Essor des marques chinoises

La visite est d’autant moins innocente que les ventes de voitures électriques et hybrides ont doublé en Chine en 2022 et représentent plus du quart des véhicules écoulés, un niveau jamais vu, selon la Fédération chinoise des constructeurs de voitures individuelles (CPCA). C’est désormais le premier marché au monde pour les véhicules électriques. Et alors que Tesla demeure le premier vendeur de voitures électriques dans le monde, la popularité des marques chinoises est en plein essor. Le soutien du gouvernement via des subventions, couplées à un intérêt grandissant des consommateurs, a permis aux entreprises chinoises de dominer leur marché intérieur. Le constructeur chinois BYD, l’une des marques locales les plus en vue dans ce domaine, a vu son bénéfice net multiplié par cinq en 2022.

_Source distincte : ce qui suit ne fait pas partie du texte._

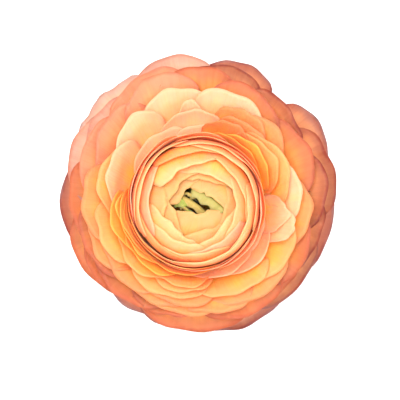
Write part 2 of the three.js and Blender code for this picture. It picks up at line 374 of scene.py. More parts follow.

Une visite politiquement sensible

Les relations économiques fortes entre Elon Musk et la Chine interrogent cependant à Washington, où le président Joe Biden a estimé en novembre que ses liens avec des pays étrangers “méritent d’être examinés”. D’autant plus qu’Elon Musk a aussi suscité la polémique en suggérant que l’île de Taïwan, revendiquée par Pékin, devrait faire partie de la Chine.

Ni l’Union européenne ni les États-Unis ne veulent se “découpler” de la Chine

Le Conseil UE-USA de commerce et de technologie (CCT) est un forum mis en place il y a deux ans pour relancer les liens économiques transatlantiques. La réunion de ce mercredi a abordé un large éventail de sujets, avec en toile de fond l’approche différenciée qu’adoptent Bruxelles et Washington face à Pékin, un sujet sensible et véritable “éléphant dans la pièce”. Les États-Unis adoptent en effet une ligne plus dure que les Européens. La déclaration finale déclare que tant l’Union européenne que les États-Unis sont résolus à passer au crible les investissements des pays tiers afin d’éviter que des technologies sensibles ne tombent en de mauvaises mains. Ils souhaitent également pouvoir contrôler les investissements à l’étranger réalisés par des entreprises de leurs propres pays, pour éviter que des technologies européennes ou américaines ne soient utilisées à de mauvaises fins, notamment militaires. Quant à la Chine, elle n’est pas citée dans la déclaration finale, personne ne voulant briser de liens avec Pékin.